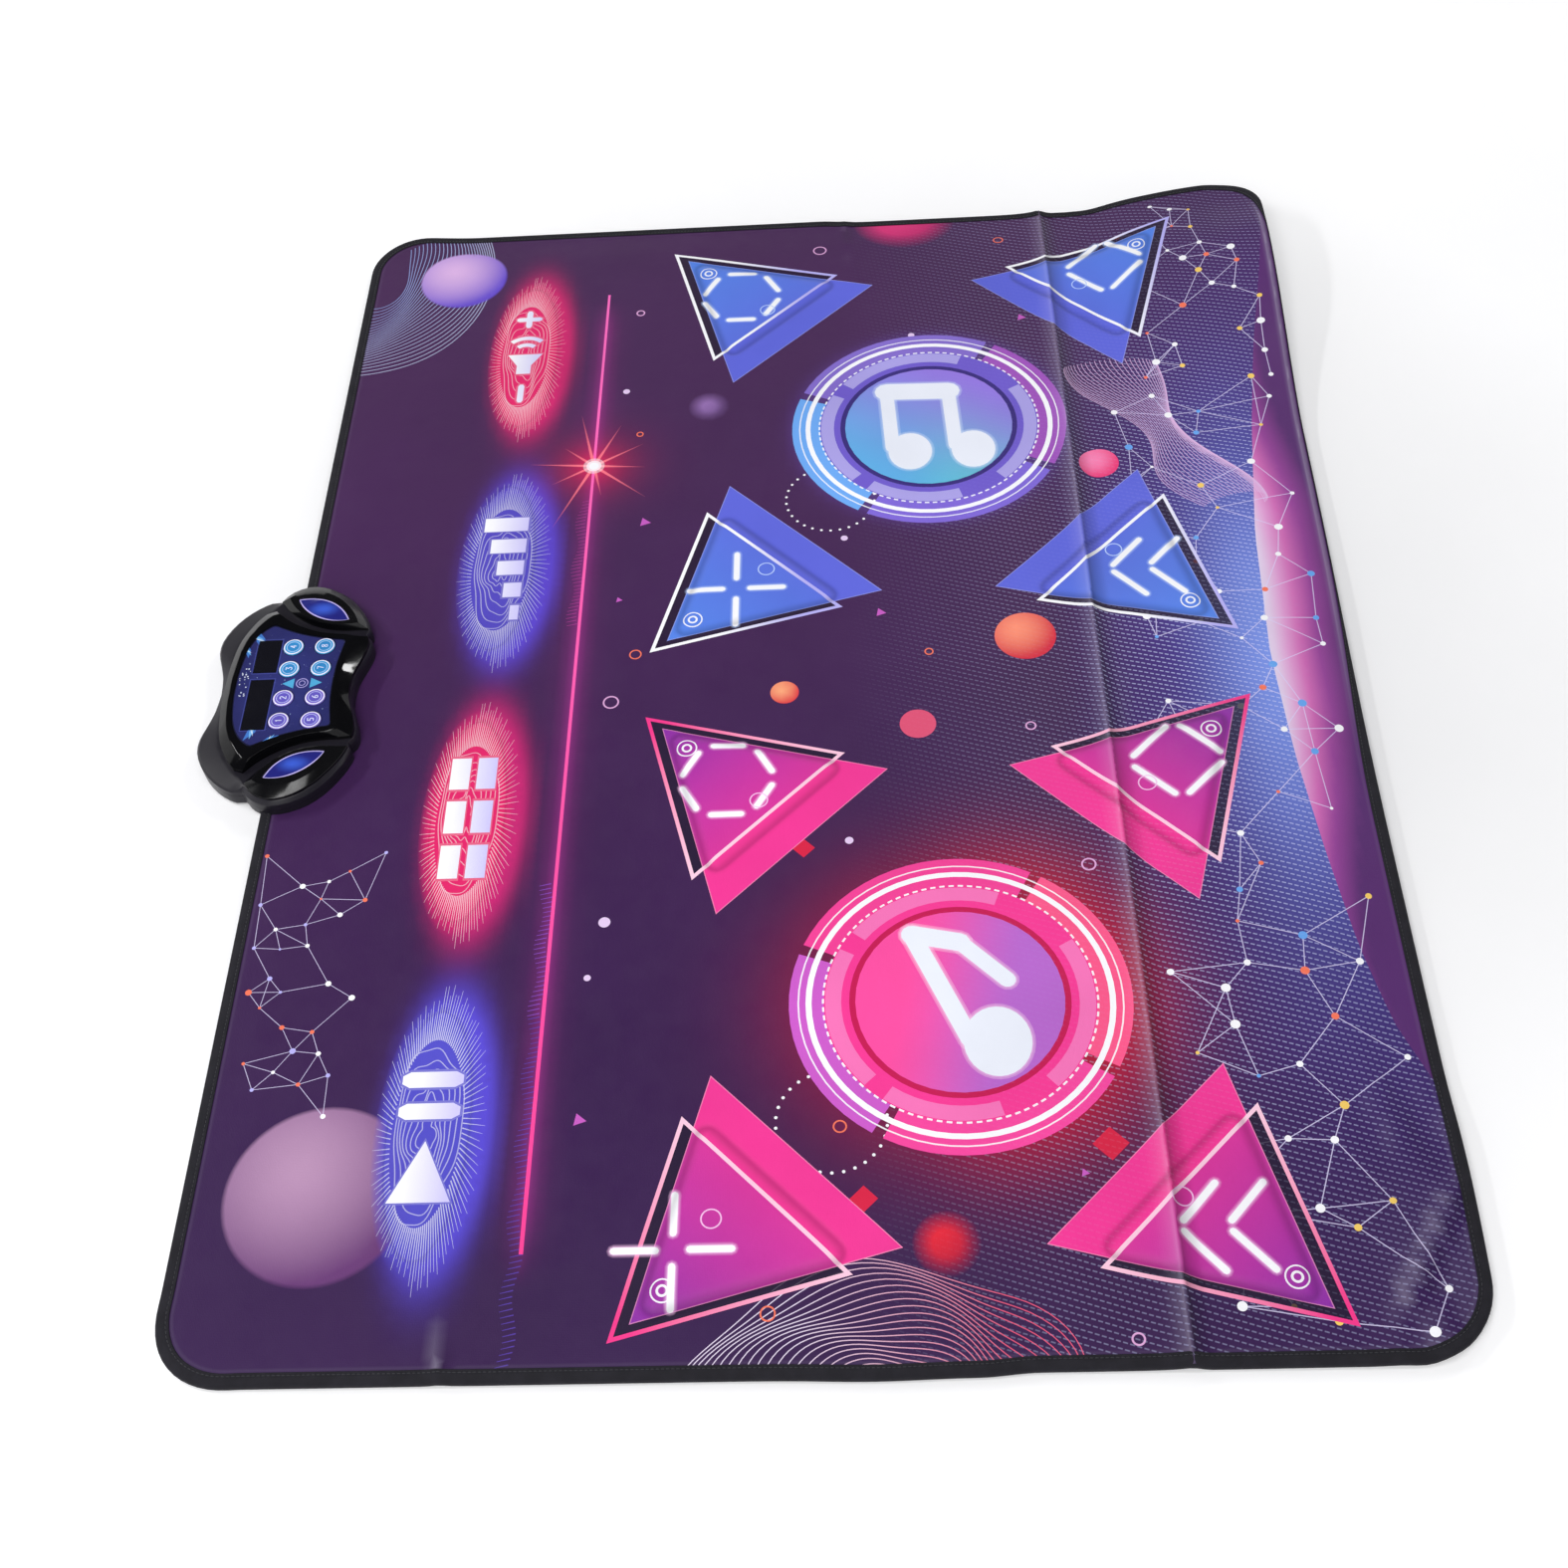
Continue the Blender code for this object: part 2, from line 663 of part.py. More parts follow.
def clamp_window():
    u = CLAMP_HALF_LENGTH + GAP
    return in_mat(rectangle((-u, u), (CLAMP_V[0] - GAP, CLAMP_V[1] + GAP)))


def mat_layer(name, low, thickness, holes, finish, edge=LAYER_INSET):
    outline = rounded_rectangle(MAT_LENGTH - 2 * edge, MAT_WIDTH - 2 * edge, MAT_CORNER_RADIUS - edge)
    return shade(plate(name, outline, low, low + thickness, holes), finish)


def make_mat_layers():
    slots = [keel_window(), ribbon_window()]
    chambers = pad_windows(-SPACER_LEDGE)
    windows = pad_windows(PAD_GAP)
    mat_layer("base_sheet", 0, BASE_SHEET_THICKNESS, [clamp_window()], BACKING, BINDING_FLAP + GAP)
    mat_layer("lower_circuit_film", LOWER_FILM_LOW, CIRCUIT_FILM_THICKNESS, [clamp_window()], FILM)
    mat_layer("spacer_foam", SPACER_LOW, SPACER_THICKNESS, slots + chambers, FOAM)
    mat_layer("upper_circuit_film", UPPER_FILM_LOW, CIRCUIT_FILM_THICKNESS, slots, FILM)
    mat_layer("cover_sheet", COVER_LOW, COVER_THICKNESS, slots + windows, COVER)


def binding_profile():
    """Section of the binding tape, folded round the mat's edge: distance inwards and height."""
    radius = BINDING_EDGE_RADIUS
    outer = arc((radius, radius), radius, 1.5 * math.pi, math.pi, 2)
    outer += arc((radius, BINDING_TOP - radius), radius, math.pi, 0.5 * math.pi, 2)
    inner_top = COVER_TOP + GAP
    slope = BINDING_TAPE / 4
    inner = [
        (BINDING_FLAP, BINDING_TOP - BINDING_TOP_FLAP / 3),
        (BINDING_FLAP, inner_top),
        (BINDING_TAPE + slope, inner_top),
        (BINDING_TAPE, inner_top - slope),
        (BINDING_TAPE, BASE_SHEET_THICKNESS + slope),
        (BINDING_TAPE + slope, BASE_SHEET_THICKNESS),
        (BINDING_FLAP, BASE_SHEET_THICKNESS),
        (BINDING_FLAP, 0),
    ]
    return outer + [(BINDING_FLAP - BINDING_TOP_FLAP / 2, BINDING_TOP)] + inner


def make_binding():
    """The tape's section swept round the mat."""
    section = bpy.data.curves.new("binding section", "CURVE")
    section.dimensions = "2D"
    spline = section.splines.new("POLY")
    points = binding_profile()
    spline.points.add(len(points) - 1)
    spline.use_cyclic_u = True
    for target, (inward, height) in zip(spline.points, points):
        target.co = (inward, height, 0, 1)
    guide = as_cutter(add_object("binding_section", section))
    path = bpy.data.curves.new("edge_binding", "CURVE")
    path.dimensions = "2D"
    path.fill_mode = "NONE"
    path.bevel_mode = "OBJECT"
    path.bevel_object = guide
    line = rounded_rectangle(MAT_LENGTH, MAT_WIDTH, MAT_CORNER_RADIUS)
    spline = path.splines.new("POLY")
    spline.points.add(len(line) - 1)
    spline.use_cyclic_u = True
    for target, (x, y) in zip(spline.points, line):
        target.co = (x, y, 0, 1)
    add_object("edge_binding", path).data.materials.append(BINDING)


def make_pads():
    """Each pad hangs over the upper film by its own travel."""
    for name, corner, middle in pad_places():
        low, high = COVER_LOW + STEP_PAD_TRAVEL, COVER_TOP + STEP_PAD_RISE
        pad = plate(name, pad_outline(corner), low, high, location=middle)
        finish = PINK_PAD if name.startswith("left") else BLUE_PAD
        shade(bevel_edges(pad, STEP_PAD_EDGE), finish)
    for name, middle in setting_pad_places():
        outline = oval(SETTING_PAD_LENGTH, SETTING_PAD_WIDTH)
        low = COVER_LOW + SETTING_PAD_TRAVEL
        pad = plate(f"{name}_pad", outline, low, COVER_TOP, location=middle)
        finish = PINK_PAD if name in ("volume", "mode") else BLUE_PAD
        shade(bevel_edges(pad, SETTING_PAD_EDGE, 1), finish)


# Control box shells

def screw_floor(v):
    """Height of the floor's underside at a case screw: over the mat it is the shelf."""
    return BOX_LOW if v > STEP_WALL_V else SHELF_LOW


def screw_ceiling(v):
    """Height of the blind end of a case screw's bore: lower under the sloping skirt on the outer side."""
    return SKIRT_SCREW_TOP if v > STEP_WALL_V else DECK_HEIGHT - DECK_THICKNESS


def foot_rings():
    """The lower case's outside: a small chamfer at the floor, then straight up to the parting line."""
    foot = box_outline(0)
    return [(inset(foot, FOOT_CHAMFER), BOX_LOW), (foot, BOX_LOW + BOX_WALL), (foot, PARTING_HEIGHT)]


def make_bottom_case(frame):
    foot = box_outline(0)
    case = loft("bottom_case", foot_rings(), frame)
    reach = BOX_LENGTH
    flap_edge = STEP_WALL_V - BINDING_FLAP - 2 * GAP
    flap_middle = STEP_WALL_V - BINDING_FLAP / 2
    cut(case, box("mat_cut", (-reach, -reach, -OVERSHOOT), (reach, flap_middle, MAT_SIDE_LOW), frame))
    cut(case, box("binding_cut", (-reach, flap_edge, -OVERSHOOT), (reach, STEP_WALL_V, SHELF_LOW), frame))
    shelf = hollow_outline(foot, BOX_WALL)
    cut(case, loft("shelf_hollow", [(shelf, SHELF_TOP), (shelf, PARTING_HEIGHT + OVERSHOOT)], frame))
    well = hollow_outline(foot, BOX_WALL + WELL_STEP)
    well_cut = loft("well_hollow", [(well, FLOOR_TOP), (well, SHELF_TOP + OVERSHOOT)], frame)
    well_side = box("well_side", (-reach, STEP_WALL_V + BOX_WALL, 0), (reach, reach, DECK_HEIGHT), frame)
    cut(case, combine(well_cut, well_side, "INTERSECT"))
    add_case_fittings(case, frame)
    return shade(case, SATIN_BLACK)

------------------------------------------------

Copy every line of the material, please, keeping it exactly the same.

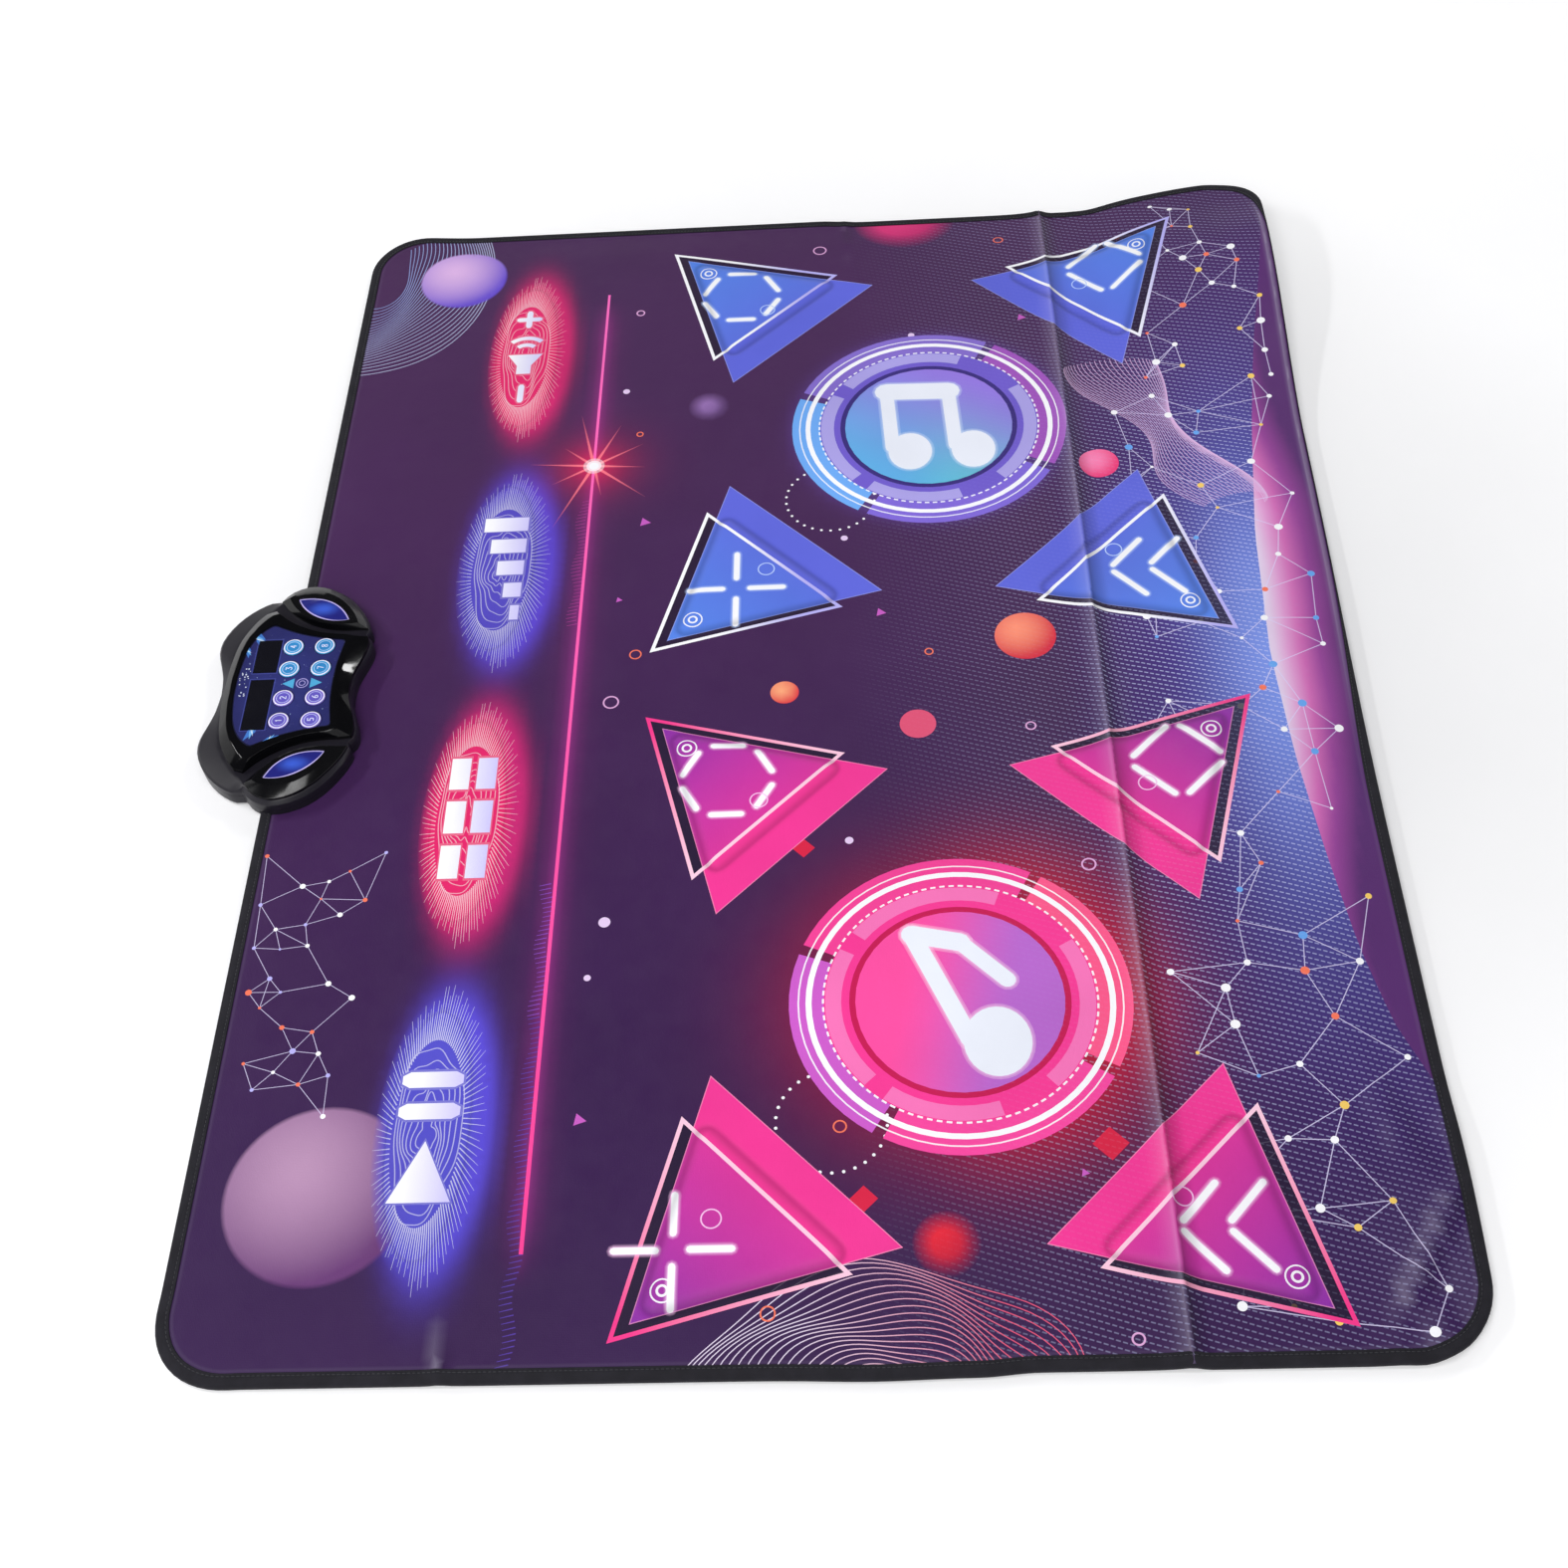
Continue the Blender code for this object: part 2, from line 663 of part.py. More parts follow.
def clamp_window():
    u = CLAMP_HALF_LENGTH + GAP
    return in_mat(rectangle((-u, u), (CLAMP_V[0] - GAP, CLAMP_V[1] + GAP)))


def mat_layer(name, low, thickness, holes, finish, edge=LAYER_INSET):
    outline = rounded_rectangle(MAT_LENGTH - 2 * edge, MAT_WIDTH - 2 * edge, MAT_CORNER_RADIUS - edge)
    return shade(plate(name, outline, low, low + thickness, holes), finish)


def make_mat_layers():
    slots = [keel_window(), ribbon_window()]
    chambers = pad_windows(-SPACER_LEDGE)
    windows = pad_windows(PAD_GAP)
    mat_layer("base_sheet", 0, BASE_SHEET_THICKNESS, [clamp_window()], BACKING, BINDING_FLAP + GAP)
    mat_layer("lower_circuit_film", LOWER_FILM_LOW, CIRCUIT_FILM_THICKNESS, [clamp_window()], FILM)
    mat_layer("spacer_foam", SPACER_LOW, SPACER_THICKNESS, slots + chambers, FOAM)
    mat_layer("upper_circuit_film", UPPER_FILM_LOW, CIRCUIT_FILM_THICKNESS, slots, FILM)
    mat_layer("cover_sheet", COVER_LOW, COVER_THICKNESS, slots + windows, COVER)


def binding_profile():
    """Section of the binding tape, folded round the mat's edge: distance inwards and height."""
    radius = BINDING_EDGE_RADIUS
    outer = arc((radius, radius), radius, 1.5 * math.pi, math.pi, 2)
    outer += arc((radius, BINDING_TOP - radius), radius, math.pi, 0.5 * math.pi, 2)
    inner_top = COVER_TOP + GAP
    slope = BINDING_TAPE / 4
    inner = [
        (BINDING_FLAP, BINDING_TOP - BINDING_TOP_FLAP / 3),
        (BINDING_FLAP, inner_top),
        (BINDING_TAPE + slope, inner_top),
        (BINDING_TAPE, inner_top - slope),
        (BINDING_TAPE, BASE_SHEET_THICKNESS + slope),
        (BINDING_TAPE + slope, BASE_SHEET_THICKNESS),
        (BINDING_FLAP, BASE_SHEET_THICKNESS),
        (BINDING_FLAP, 0),
    ]
    return outer + [(BINDING_FLAP - BINDING_TOP_FLAP / 2, BINDING_TOP)] + inner


def make_binding():
    """The tape's section swept round the mat."""
    section = bpy.data.curves.new("binding section", "CURVE")
    section.dimensions = "2D"
    spline = section.splines.new("POLY")
    points = binding_profile()
    spline.points.add(len(points) - 1)
    spline.use_cyclic_u = True
    for target, (inward, height) in zip(spline.points, points):
        target.co = (inward, height, 0, 1)
    guide = as_cutter(add_object("binding_section", section))
    path = bpy.data.curves.new("edge_binding", "CURVE")
    path.dimensions = "2D"
    path.fill_mode = "NONE"
    path.bevel_mode = "OBJECT"
    path.bevel_object = guide
    line = rounded_rectangle(MAT_LENGTH, MAT_WIDTH, MAT_CORNER_RADIUS)
    spline = path.splines.new("POLY")
    spline.points.add(len(line) - 1)
    spline.use_cyclic_u = True
    for target, (x, y) in zip(spline.points, line):
        target.co = (x, y, 0, 1)
    add_object("edge_binding", path).data.materials.append(BINDING)


def make_pads():
    """Each pad hangs over the upper film by its own travel."""
    for name, corner, middle in pad_places():
        low, high = COVER_LOW + STEP_PAD_TRAVEL, COVER_TOP + STEP_PAD_RISE
        pad = plate(name, pad_outline(corner), low, high, location=middle)
        finish = PINK_PAD if name.startswith("left") else BLUE_PAD
        shade(bevel_edges(pad, STEP_PAD_EDGE), finish)
    for name, middle in setting_pad_places():
        outline = oval(SETTING_PAD_LENGTH, SETTING_PAD_WIDTH)
        low = COVER_LOW + SETTING_PAD_TRAVEL
        pad = plate(f"{name}_pad", outline, low, COVER_TOP, location=middle)
        finish = PINK_PAD if name in ("volume", "mode") else BLUE_PAD
        shade(bevel_edges(pad, SETTING_PAD_EDGE, 1), finish)


# Control box shells

def screw_floor(v):
    """Height of the floor's underside at a case screw: over the mat it is the shelf."""
    return BOX_LOW if v > STEP_WALL_V else SHELF_LOW


def screw_ceiling(v):
    """Height of the blind end of a case screw's bore: lower under the sloping skirt on the outer side."""
    return SKIRT_SCREW_TOP if v > STEP_WALL_V else DECK_HEIGHT - DECK_THICKNESS


def foot_rings():
    """The lower case's outside: a small chamfer at the floor, then straight up to the parting line."""
    foot = box_outline(0)
    return [(inset(foot, FOOT_CHAMFER), BOX_LOW), (foot, BOX_LOW + BOX_WALL), (foot, PARTING_HEIGHT)]


def make_bottom_case(frame):
    foot = box_outline(0)
    case = loft("bottom_case", foot_rings(), frame)
    reach = BOX_LENGTH
    flap_edge = STEP_WALL_V - BINDING_FLAP - 2 * GAP
    flap_middle = STEP_WALL_V - BINDING_FLAP / 2
    cut(case, box("mat_cut", (-reach, -reach, -OVERSHOOT), (reach, flap_middle, MAT_SIDE_LOW), frame))
    cut(case, box("binding_cut", (-reach, flap_edge, -OVERSHOOT), (reach, STEP_WALL_V, SHELF_LOW), frame))
    shelf = hollow_outline(foot, BOX_WALL)
    cut(case, loft("shelf_hollow", [(shelf, SHELF_TOP), (shelf, PARTING_HEIGHT + OVERSHOOT)], frame))
    well = hollow_outline(foot, BOX_WALL + WELL_STEP)
    well_cut = loft("well_hollow", [(well, FLOOR_TOP), (well, SHELF_TOP + OVERSHOOT)], frame)
    well_side = box("well_side", (-reach, STEP_WALL_V + BOX_WALL, 0), (reach, reach, DECK_HEIGHT), frame)
    cut(case, combine(well_cut, well_side, "INTERSECT"))
    add_case_fittings(case, frame)
    return shade(case, SATIN_BLACK)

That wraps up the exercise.